Che le cose siano diverse quassù, me ne sono accorta prima ancora del mio primo invito a nozze. Si sposava la figlia di una signora che conosco e la mia frase “Che bello, verrò a vedervi in chiesa”, è stata accolta da un freddo sorriso. Mio marito mi ha poi ripresa, osservando che non si va a un matrimonio non invitati e anche la parte in chiesa (che da noi è “aperta”) è riservata esclusivamente al corteo nuziale.

In seguito ho partecipato a vari ricevimenti di nozze e ho concluso che, nonostante il rito di unire due persone in un vincolo più o meno sacro, sia sostanzialmente simile, le consuetudini che fanno da corollario variano molto. Io qui mi riferisco a quello che ho visto in Irlanda e Canada, ma che in linea generale vale anche per la Gran Bretagna e gli Stati Uniti.

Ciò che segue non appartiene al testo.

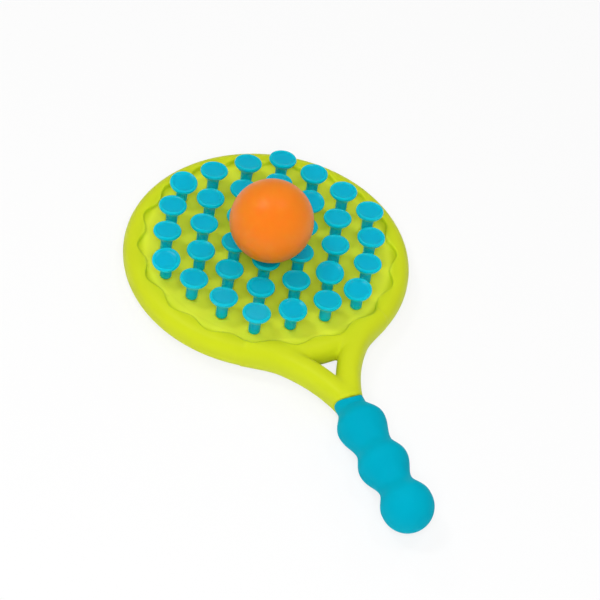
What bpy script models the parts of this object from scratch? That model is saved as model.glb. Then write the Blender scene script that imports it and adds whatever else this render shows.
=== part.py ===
"""Suction paddle ball set: a moulded paddle, its grip, its soft pins and the ball that lies on them.

Metres, +Z up. The paddle lies on its back with the handle along -Y. The origin is the bottom
centre of the whole set's box, so the end of the grip touches z = 0.
"""

import math

import bmesh
import bpy
from mathutils import Matrix, Vector

# Ball
BALL_RADIUS = 0.03175
BALL_PLACE_SHARE = 0.69         # from the centre pin (0) towards the next pin of its column (1)

# Suction pins: places on the plate
PIN_PITCH = 0.0285
PIN_RINGS = 3
PIN_RING_ROUNDING = (0.0, 0.0, 0.19, 0.39)     # for each ring: 0 keeps its hexagon, 1 makes a circle
PIN_OUTER_SHARE = 0.984         # reach of the outer ring as a share of the even pattern's

# Paddle head: a round rim, open at the back, with a thin plate set in near its front
RECESS_CLEARANCE = 0.0013       # from the outermost pin's button to the wall of the back recess
RIM_INSIDE = 0.0074             # from that wall to the rim's centre line
RIM_TUBE = 0.0112               # radius of the rim's round section
RIM_BACK_LAND = 0.0005          # how much the rim's underside is flattened
PLATE_TOP = 0.0072              # height of the plate's front above the rim's middle plane
PLATE_THICKNESS = 0.0030
PLATE_ALLOWANCE = 0.0010        # extra height of the plate's blank, cut away again inside the wave

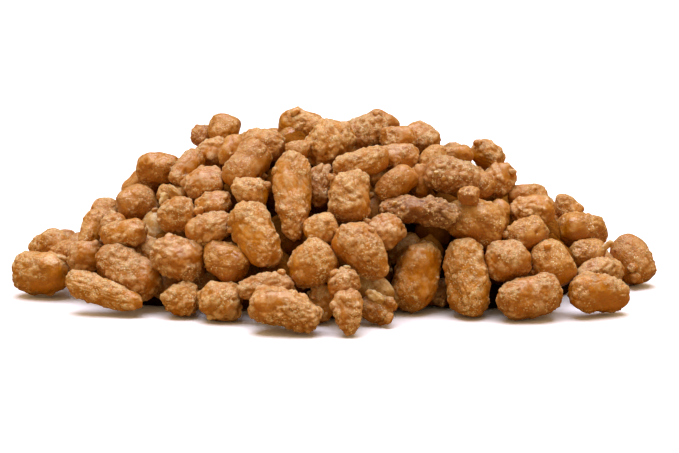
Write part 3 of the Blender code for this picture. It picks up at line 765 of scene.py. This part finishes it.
def node(tree, kind, inputs=(), **settings):
    """Adds a node with its settings, and gives its inputs a value or a link, by name or number."""
    new = tree.nodes.new(kind)
    for name, value in settings.items():
        setattr(new, name, value)
    for key, value in dict(inputs).items():
        if isinstance(value, bpy.types.NodeSocket):
            tree.links.new(value, new.inputs[key])
        else:
            new.inputs[key].default_value = value
    return new


def blended(tree, share, first, second):
    """Two colours mixed by a share."""
    inputs = {0: share, 6: first, 7: second}
    return node(tree, "ShaderNodeMix", inputs, data_type="RGBA").outputs[2]


def sums(tree, way, first, second, clamp=False):
    """One step of arithmetic on two values."""
    return node(tree, "ShaderNodeMath", {0: first, 1: second}, operation=way, use_clamp=clamp).outputs[0]


def scaled(tree, value, share):
    """A value times a share."""
    return sums(tree, "MULTIPLY", value, share)


def vectors(tree, way, first, second):
    """One step of arithmetic on two vectors or colours."""
    return node(tree, "ShaderNodeVectorMath", {0: first, 1: second}, operation=way).outputs[0]


def ranged(tree, value, low, high, to_low=0.0, to_high=1.0):
    """A value moved from one range to another, eased and held inside it."""
    inputs = {0: value, 1: low, 2: high, 3: to_low, 4: to_high}
    return node(tree, "ShaderNodeMapRange", inputs, interpolation_type="SMOOTHSTEP").outputs[0]


def cloud(tree, vector, per_metre, detail=3.0, rough=0.55):
    """Noise of so many waves in each metre, about 0.3 to 0.7."""
    inputs = {"Vector": vector, "Scale": per_metre, "Detail": detail, "Roughness": rough}
    return node(tree, "ShaderNodeTexNoise", inputs).outputs[0]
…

Cominciamo con uno “spoiler alert”: quassù, visto un matrimonio, visti tutti. Cambiano lo stile e lo sfarzo, ma la struttura è sempre la stessa di parti più o meno ufficiali intervallate da lunghe attese (per gli ospiti).

Mentre da noi gli sposi hanno un testimone ciascuno, nella sfera anglo-americana c’è addirittura un entourage per l’uno e per l’altra. Avrete sicuramente visto film americani e inglesi in cui le scene di un matrimonio comprendono tutta una serie di damigelle per la sposa (alle ultime nozze che ho partecipato ce n’erano ben dieci) e un gruppo di ragazzi per lo sposo tutti con lo stesso abito da cerimonia. Nei due gruppi sono compresi i testimoni veri e propri che firmeranno l’atto di matrimonio: la damigella d’onore (matron of honour) per lei e il “best man”, che più che il letterale “uomo migliore” si potrebbe tradurre come “il braccio destro”, per lui. Non sto neanche a commentare la pietosa tradizione di vestire le damigelle tutte con lo stesso vestito, spesso di colori improponibili e in un modello che si addice a una sola mentre sta da cani alle altre. Almeno i ragazzi se la cavano meglio con gli abiti noleggiati.

Tutto il corteo nuziale si ritrova nel luogo della cerimonia ufficiale che in Irlanda è quasi sempre una chiesa, mentre nel nuovo mondo può essere anche un albergo o altro. Dopodiché ci si avvia verso il locale del ricevimento che può distare parecchio, e si aspetta. Si aspetta che arrivino gli sposi che sono andati a fare le foto magari tra le rovine di una vecchia abbazia. E intanto si beve, naturalmente, soprattutto in Irlanda. Quando ritornano gli sposi, finalmente si mangia…poco. Per i nostri standard il loro banchetto nuziale si rivela quantitativamente simile a una nostra cena al ristorante. Stranamente, più si spende e prima ci si sbriga, perché c’è più personale di servizio. Perciò via con l’antipasto (singolare), poi arriva il piatto principale con il contorno e infine il dessert. Per le nozze di certi nostri amici, in un grande albergo di Belfast il pranzo è durato due orette scarse. Ma se non mangiano, cosa fanno? I discorsi. Li avete visti in “Quattro matrimoni e un funerale”, quando il “best man” si alza e comincia a parlare con un foglietto di appunti in mano. Sono quelli e sono obbligatori. Magari discuteremo i dettagli un’altra volta, ma intanto basti sapere che “devono” parlare il testimone dello sposo e il padre della sposa. Altri interventi sono optional.

Segue il taglio della torta e poi tutti ad aspettare fuori dalla sala, che deve essere svuotata per le danze. Queste rappresentano un’altra parte ufficiale del programma. Ballano prima la sposa con il padre, poi sposo e madre e infine gli sposini. Mentre si aspetta e si assiste alle danze, si continua a bere. infine tutti in pista a divertirsi. Ad un’ora X della notte la maggior parte degli invitati se n’è andata, mentre gli irriducibili fanno l’alba. Certe cose che non cambiano mai!